Several board members said they were unconvinced the consultant analysis captured lived experience in the neighborhood. “When 30 people show up to raise safety issues, I don’t think we can simply trust those consultant numbers,” one board member said, urging the city to pursue neighborhood‑level traffic controls and to weigh safety over preserving a single heritage tree that may block a proposed sidewalk.

Design and program details: staff said one unit (Lot 5A) would be deed‑restricted at up to 100% of area median income to meet the 15% affordability requirement that triggers certain concessions. The applicant proposes a mix of architectural styles across lots, partially subterranean garages on sloped lots to reduce front‑facing garage impact, and one on‑site public art installation.
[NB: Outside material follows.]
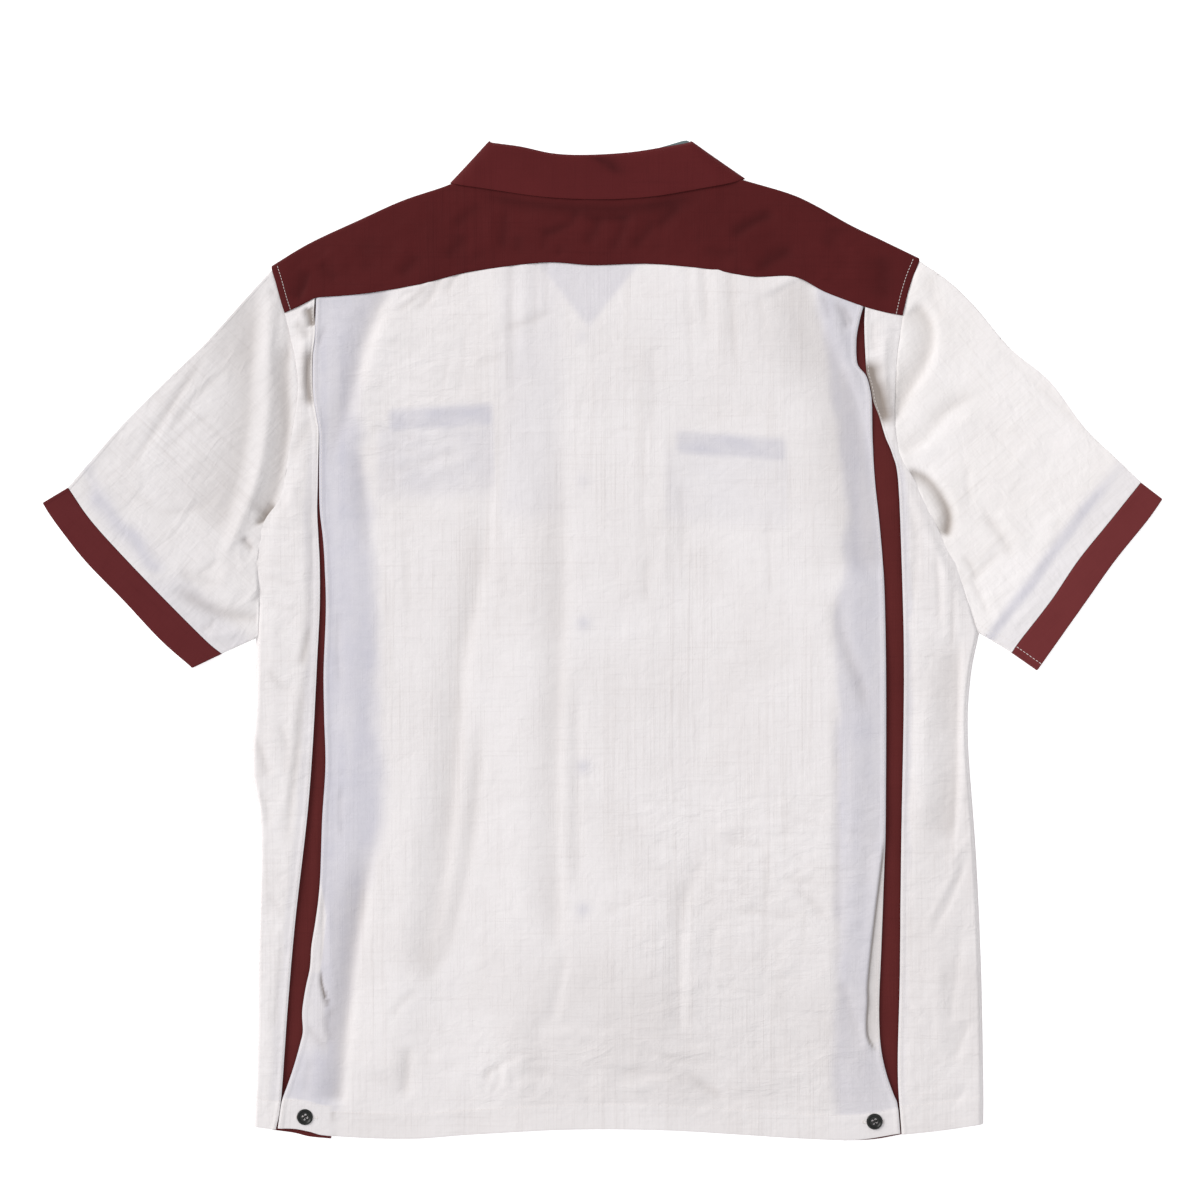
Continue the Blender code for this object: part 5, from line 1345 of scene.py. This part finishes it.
def sleeve(hand):
    made = SLEEVES[hand]
    outward = made["outward"]
    hole = joined(smooth(made["arm_end"])[::-1], smooth(made["armhole"])[::-1]) - (outward * SEAM_TUCK, 0)
    seam = smooth(made["cuff_seam"])
    top = smooth([hole[0], *made["top"][1:-1], seam[0]])
    low = np.array([hole[-1], seam[-1]])
    u, v = shares(170, 2.3, 6.0, 1.0), shares(320, 2.6, 6.0, 1.5)
    # The patch's columns go out from the armhole to the cuff, its rows from the top fold to the underarm.
    plan = patch(hole, seam, top, low, u, v)
    flat = np.full(plan.shape[:2], SLEEVE_HIGH - 0.3)
    crease_seed = {"left": 700, "right": 730}[hand]
    relief = creased(plan, made["creases"], crease_seed)
    relief += 0.4 * rumple(plan, 60, 21) + 0.22 * rumple(plan, 20, 22) + 0.1 * rumple(plan, 9, 23)
    near_edge = soft_step(v[:, None] / 0.05) * soft_step((1 - v[:, None]) / 0.05)
    relief = relief * (0.25 + 0.75 * near_edge)
    length = np.linalg.norm(plan[len(plan) // 2, -1] - plan[len(plan) // 2, 0])
    from_hole, from_cuff = length * u[None, :], length * (1 - u[None, :])
    relief += (0.1 + 0.12 * soft_step(1 - from_cuff / 120)) * rumple(aslant(plan, -45 * outward), (18, 4), 28)
    relief += 0.1 * rumple(aslant(plan, -30 * outward), (13, 4), 29)
    relief = relief * (0.35 + 0.65 * soft_step(from_cuff / 8)) * (0.4 + 0.6 * soft_step(from_hole / 7))
    relief += 0.3 * np.exp(-((from_hole - 4) / 5) ** 2) * rumple(plan, 4.5, 30)
    upper = flat + np.maximum(relief, -2.6) - 0.8 * soft_step((2.6 - from_hole) / 2.2)
    lower = 0.35 * (1 + rumple(plan, 40, 24)) * near_edge + 0.1 * (1 + rumple(plan, 12, 25))
    lower = np.minimum(lower, upper - 1.9)
    surface = tube(plan, upper, lower)
    rows_on_top = len(plan)
    away = np.abs(off_line(plan, sample(seam, np.linspace(0, 1, 30)))[0])
    middle = 0.4 + 0.6 * soft_step(v[:, None] / 0.25)
    if hand == "left":
        from_corner = np.hypot(plan[..., 0] + 418, plan[..., 1] - 122)
        seen = soft_step((from_corner - 12) / 14)
        seen *= soft_step((108 - from_corner) / 14)
        facing = 0.75 * np.exp(-((away - 14 + 4 * rumple(plan, 18, 26)) / 7.5) ** 2) * seen
        facing *= 1 + 0.4 * rumple(plan, 14, 32)
        facing = np.maximum(facing, 0.3 * soft_step((30 - away) / 12) * soft_step((60 - plan[..., 1]) / 20))
    else:
        facing = 0.8 * np.exp(-(np.abs(away - 19.5 + 1.5 * rumple(plan, 30, 27)) / 5.0) ** 2.4) * middle
        facing = np.maximum(facing, 0.24 * soft_step((20 - away) / 5))
    below = np.zeros(surface.shape[:2])
    below[:rows_on_top] = facing
    painted_shade_share = np.zeros(surface.shape[:2])
    # Painted shade in the creases and hollows of its upper side.
    painted_shade_share[:rows_on_top] = np.maximum(painted_crease_shade(plan, made["creases"], crease_seed), PAINTED_HOLLOW_SHADE * hollows(relief, 3))
    finish = slubbed_cloth(f"cream_sleeve_cloth_{hand}", **SHADED_AND_LIT_SLEEVE_CREAMS[hand], turn=made["grain"])
    piece = cloth(f"sleeve_cloth_{hand}", surface, finish, SLEEVE_WALL, side=outward, ring=True,
                  beneath=below, painted_shade=painted_shade_share, crumpled=0.5)
    sewn_as(f"sleeve_{hand}")
    on_top = raise_to(plan, upper)
    if hand == "right":
        rows = [inset_line(on_top, "top", d) for d in (2.5, 7.5)]
        stitches("underarm_stitches_right", rows, "cream_cloth", **EDGE_STITCH)


sleeve("left")
sleeve("right")

# ---- Cuff bands -----------------------------------------------------------------------------------
# A folded maroon band, 25 mm deep, finishes each sleeve all round. A line of cream stitches crosses
# the right one where the underarm seam runs into it.
CUFF_WALL = 0.9
CUFF_HIGH = 5.7
CUFF_CREASES = [
    crease([(-430, 96), (-424, 92), (-416, 88)], 0.4, (5, 5)),
    crease([(-390, 60), (-384, 56), (-380, 46)], -0.4, (6, 6)),
    crease([(386, 76), (396, 70), (402, 62)], 0.4, (6, 6)),
    crease([(352, 20), (360, 14), (368, 10)], -0.4, (6, 6)),
]
# The cuffs are shaded and lit copies of the maroon: the right one brighter, painted light, like its sleeve.
shaded_and_lit_maroon_cuffs = {
    "left": maroon_cloth("maroon_cuff_cloth_left", (0.112, 0.0168, 0.0185), (0.086, 0.0118, 0.0132),
                         SLEEVES["left"]["grain"]),
    "right": maroon_cloth("maroon_cuff_cloth_right", (0.152, 0.0275, 0.029), (0.124, 0.0205, 0.0220),
                          SLEEVES["right"]["grain"]),
}


def cuff_band(hand):
    made = SLEEVES[hand]
    seam, edge = smooth(made["cuff_seam"]), smooth(made["cuff_edge"])
    u, v = shares(25, 2.5, 3.0, 1.0), shares(160, 3.0, 5.0, 1.2)
    inner, outer = sample(seam, v), sample(edge, v)
    way = (outer - inner) / np.linalg.norm(outer - inner, axis=1)[:, None]
    inner = inner + SEAM * way
    plan = inner[:, None] + u[None, :, None] * (outer - inner)[:, None]
    relief = creased(plan, CUFF_CREASES, 800) + 0.14 * rumple(plan, 24, 81) + 0.07 * rumple(plan, 9, 82)
    edge_step = 0.25 * soft_step((u[None, :] - 0.03) / 0.05) * soft_step((0.99 - u[None, :]) / 0.05)
    upper = CUFF_HIGH - 0.4 + np.maximum(relief, -0.5) + edge_step
    lower = 0.1 * (1 + rumple(plan, 20, 83))
    surface = tube(plan, upper, lower)
    piece = cloth(f"cuff_band_cloth_{hand}", surface, shaded_and_lit_maroon_cuffs[hand], CUFF_WALL, side=made["outward"],
                  ring=True)
    extra = []
    if hand == "right":
        row = inset_line(raise_to(plan, upper), "top", 6.0)
        extra = [stitches("cuff_stitches_right", [row], "maroon_cloth", pitch=2.9, thick=0.5, lift=0.06)]
    sewn_as(f"cuff_band_{hand}")


cuff_band("left")
cuff_band("right")

# ---- Buttonholes ----------------------------------------------------------------------------------
# A level buttonhole under each hem button, overcast with cream thread and barred at both ends.
BUTTONHOLE_LONG, BUTTONHOLE_GAP = 15.5, 0.9
for hand in ("left", "right"):
    low, high = np.array(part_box(f"pleat_button_{hand}")) / MM
    x, y = (low[0] + high[0]) / 2 + {"left": 1.5, "right": -1.0}[hand], (low[1] + high[1]) / 2
    near = np.argmin(np.linalg.norm(centre_surface[..., :2] - (x, y), axis=2))
    z = centre_surface[..., 2].flat[near] + BACK_WALL + 0.05
    bars = [[(x + s * BUTTONHOLE_LONG / 2, y + off, z) for s in (-1, 1)]
            for off in (-BUTTONHOLE_GAP, BUTTONHOLE_GAP)]
    stitches(f"buttonhole_{hand}", bars, "cream_cloth", pitch=0.55, long=1.7, lift=0.0, ways=(0, 1, 0))
    ends = [[(x + s * (BUTTONHOLE_LONG / 2 + t), y, z) for t in (0.0, 1.0)] for s in (-1, 1)]
    stitches(f"buttonhole_bars_{hand}", ends, "cream_cloth", pitch=0.5, long=3.6, thick=0.45, lift=0.05,
             ways=(0, 1, 0))

# ---- Table, light and camera ----------------------------------------------------------------------
# The shirt lies on a plain white table. A broad soft light comes low from the collar's left and the
# room fills in the rest; the camera looks straight down.
TABLE_SIDE = 8.0
TABLE_BELOW = 0.2
bpy.ops.mesh.primitive_grid_add(x_subdivisions=8, y_subdivisions=8, size=TABLE_SIDE,
                                location=(0, 0, -TABLE_BELOW * MM))
table = bpy.context.object
table.name = "table"
table_finish = new_finish("white_table", Base_Color=(0.93, 0.93, 0.93, 1), Roughness=0.9,
                          Specular_IOR_Level=0.1, Emission_Color=(1, 1, 1, 1), Emission_Strength=0.5)[0]
table.data.materials.append(table_finish)

world = bpy.data.worlds.new("room")
bpy.context.scene.world = world
world.use_nodes = True
world.node_tree.nodes["Background"].inputs["Color"].default_value = (0.97, 0.98, 1.0, 1)
world.node_tree.nodes["Background"].inputs["Strength"].default_value = 0.55


def soft_light(name, azimuth, elevation, strength, spread, colour):
    """A distant light from that azimuth (0 is +X, 90 is +Y) and elevation; spread softens its shadows."""
    lamp = bpy.data.lights.new(name, "SUN")
    lamp.energy, lamp.angle, lamp.color = strength, math.radians(spread), colour
    made = bpy.data.objects.new(name, lamp)
    bpy.context.scene.collection.objects.link(made)
    made.rotation_euler = (0, math.radians(90 - elevation), math.radians(azimuth))
    return made


soft_light("window", 150, 34, 2.1, 40, (1.0, 0.985, 0.965))
soft_light("ceiling", 300, 68, 0.55, 60, (0.97, 0.98, 1.0))

LENS, SENSOR = 85.0, 36.0
SEEN_WIDE, SEEN_MIDDLE, SEEN_UP = 0.936, (-0.002, 0.032), 0.005
camera_data = bpy.data.cameras.new("camera")
camera_data.lens, camera_data.sensor_width, camera_data.clip_end = LENS, SENSOR, 20.0
camera = bpy.data.objects.new("camera", camera_data)
bpy.context.scene.collection.objects.link(camera)
camera.location = (*SEEN_MIDDLE, SEEN_WIDE * LENS / SENSOR + SEEN_UP)
bpy.context.scene.camera = camera
bpy.context.scene.view_settings.view_transform = "Standard"
bpy.context.scene.view_settings.look = "None"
Several board members suggested lowering parapet heights, reducing interior ceiling plate heights, rethinking light wells to improve basement daylight, and enhancing privacy screening toward adjacent homes.

Outcome and next steps: the ARB held the item as a study session and provided extensive feedback; no vote or formal action on the project occurred. Staff will continue AB 130 eligibility review and tribal consultation, coordinate with the Office of Transportation on intersection controls and pedestrian improvements, and require follow‑up technical refinements (drainage/dewatering plans, revised elevations, privacy treatments and parking/guest parking solutions) in subsequent submittals. The vesting tentative map is anticipated to go to the City Council in May, per staff.

Votes at a glance: the board approved meeting minutes for Dec. 4, 2025 (motion carries 5–0) and Jan. 15, 2026 (motion carries 3–0 with two abstentions).

What’s next: staff and the applicant will continue technical reviews, and the board asked the applicant to coordinate with transportation staff on intersection and sidewalk solutions and to return with revisions addressing scale, drainage and emergency access.

Quotes used in this article are taken verbatim from the March 5 study session and are attributed to speakers who identified themselves on the record.